--- begin Data block ---

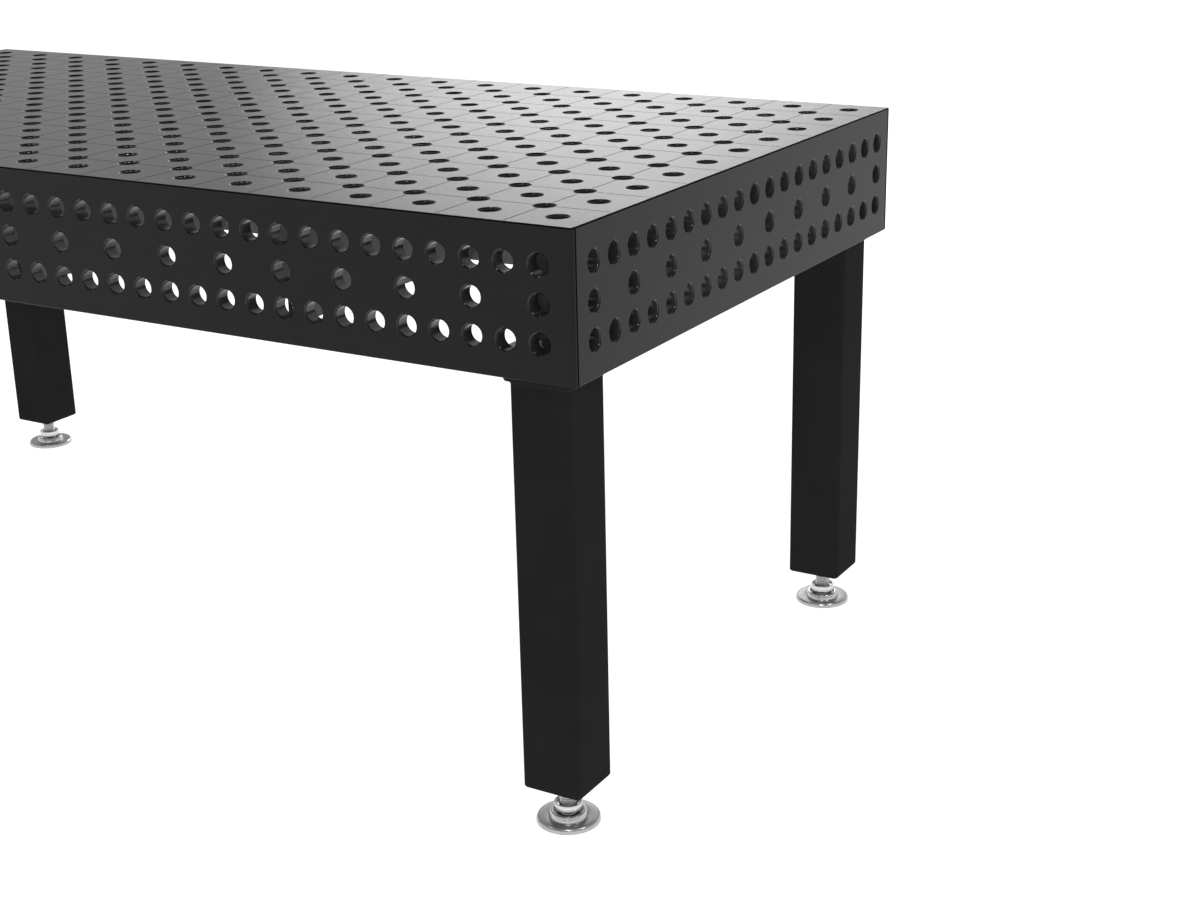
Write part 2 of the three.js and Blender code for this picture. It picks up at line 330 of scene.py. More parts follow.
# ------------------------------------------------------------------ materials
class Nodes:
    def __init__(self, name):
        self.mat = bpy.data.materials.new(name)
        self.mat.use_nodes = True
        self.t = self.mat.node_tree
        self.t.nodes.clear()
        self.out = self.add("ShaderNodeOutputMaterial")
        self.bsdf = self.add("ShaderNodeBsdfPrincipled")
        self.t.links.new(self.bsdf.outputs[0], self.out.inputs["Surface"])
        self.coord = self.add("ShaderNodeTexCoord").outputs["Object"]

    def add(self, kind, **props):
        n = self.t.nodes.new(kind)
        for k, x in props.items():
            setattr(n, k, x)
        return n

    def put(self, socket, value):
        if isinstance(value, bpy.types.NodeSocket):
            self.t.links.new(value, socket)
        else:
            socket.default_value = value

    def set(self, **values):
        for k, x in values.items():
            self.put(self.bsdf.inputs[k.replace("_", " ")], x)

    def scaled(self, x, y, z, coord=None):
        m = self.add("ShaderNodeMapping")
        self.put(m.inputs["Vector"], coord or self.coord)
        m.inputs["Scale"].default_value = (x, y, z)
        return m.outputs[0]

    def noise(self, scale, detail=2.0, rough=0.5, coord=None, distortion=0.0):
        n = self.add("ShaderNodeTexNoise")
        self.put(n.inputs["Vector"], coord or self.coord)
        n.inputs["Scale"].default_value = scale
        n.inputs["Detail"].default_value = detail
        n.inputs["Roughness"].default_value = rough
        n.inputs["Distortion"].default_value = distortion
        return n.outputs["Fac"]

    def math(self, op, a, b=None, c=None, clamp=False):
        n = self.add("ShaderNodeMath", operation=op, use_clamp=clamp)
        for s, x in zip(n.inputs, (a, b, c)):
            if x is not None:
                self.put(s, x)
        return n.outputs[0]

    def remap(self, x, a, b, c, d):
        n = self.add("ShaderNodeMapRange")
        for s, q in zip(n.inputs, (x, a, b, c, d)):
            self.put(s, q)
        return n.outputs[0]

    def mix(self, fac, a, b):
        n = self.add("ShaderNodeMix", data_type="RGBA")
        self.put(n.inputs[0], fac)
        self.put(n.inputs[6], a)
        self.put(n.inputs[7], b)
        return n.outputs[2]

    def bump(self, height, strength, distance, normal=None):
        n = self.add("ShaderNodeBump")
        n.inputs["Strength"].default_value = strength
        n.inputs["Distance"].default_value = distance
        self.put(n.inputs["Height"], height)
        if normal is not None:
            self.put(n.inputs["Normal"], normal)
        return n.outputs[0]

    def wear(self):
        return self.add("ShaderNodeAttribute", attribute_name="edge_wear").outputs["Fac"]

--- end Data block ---

* Aim of the exercise *
Return nothing but the lines from the first line of the listing through the line with "return m.outputs[0]", please, keeping every one of them unchanged.

* Correct answer *
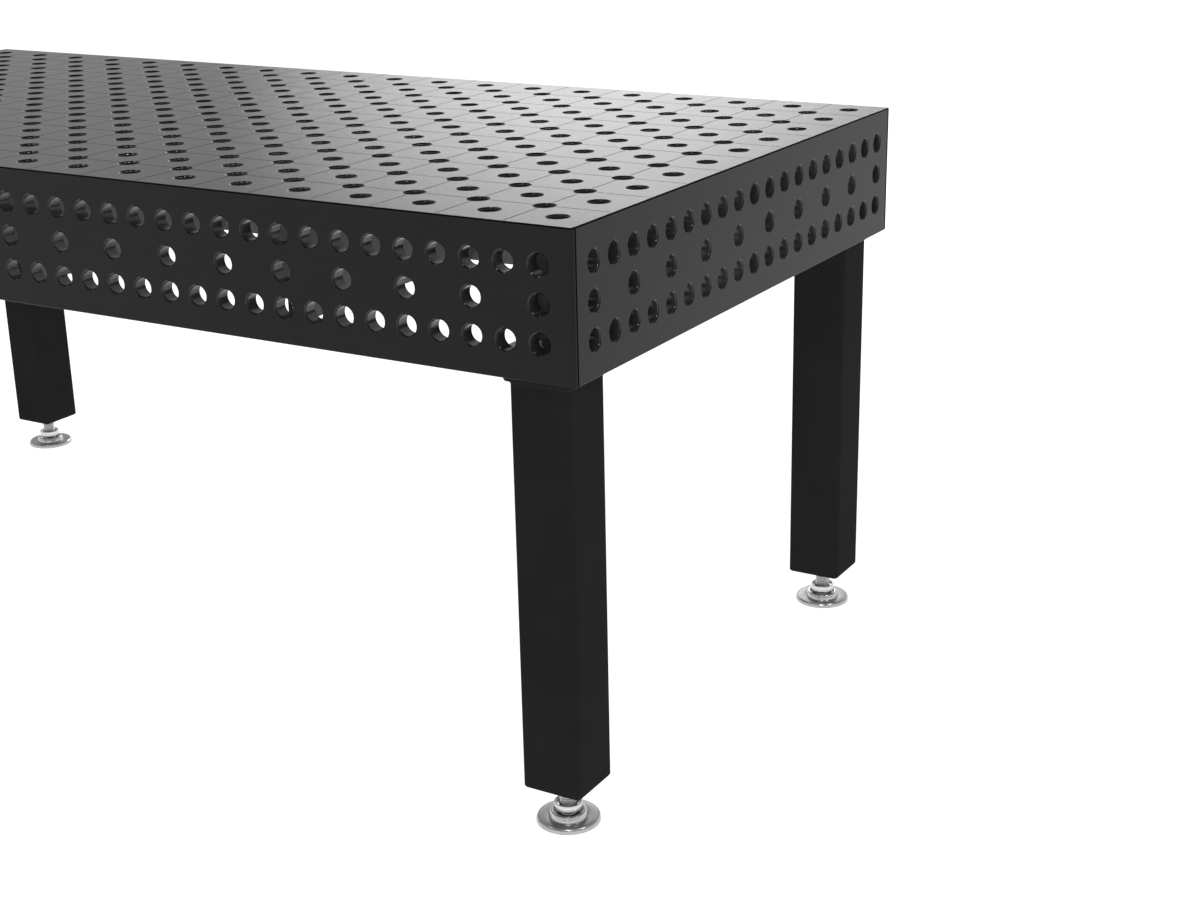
Write part 2 of the three.js and Blender code for this picture. It picks up at line 330 of scene.py. More parts follow.
# ------------------------------------------------------------------ materials
class Nodes:
    def __init__(self, name):
        self.mat = bpy.data.materials.new(name)
        self.mat.use_nodes = True
        self.t = self.mat.node_tree
        self.t.nodes.clear()
        self.out = self.add("ShaderNodeOutputMaterial")
        self.bsdf = self.add("ShaderNodeBsdfPrincipled")
        self.t.links.new(self.bsdf.outputs[0], self.out.inputs["Surface"])
        self.coord = self.add("ShaderNodeTexCoord").outputs["Object"]

    def add(self, kind, **props):
        n = self.t.nodes.new(kind)
        for k, x in props.items():
            setattr(n, k, x)
        return n

    def put(self, socket, value):
        if isinstance(value, bpy.types.NodeSocket):
            self.t.links.new(value, socket)
        else:
            socket.default_value = value

    def set(self, **values):
        for k, x in values.items():
            self.put(self.bsdf.inputs[k.replace("_", " ")], x)

    def scaled(self, x, y, z, coord=None):
        m = self.add("ShaderNodeMapping")
        self.put(m.inputs["Vector"], coord or self.coord)
        m.inputs["Scale"].default_value = (x, y, z)
        return m.outputs[0]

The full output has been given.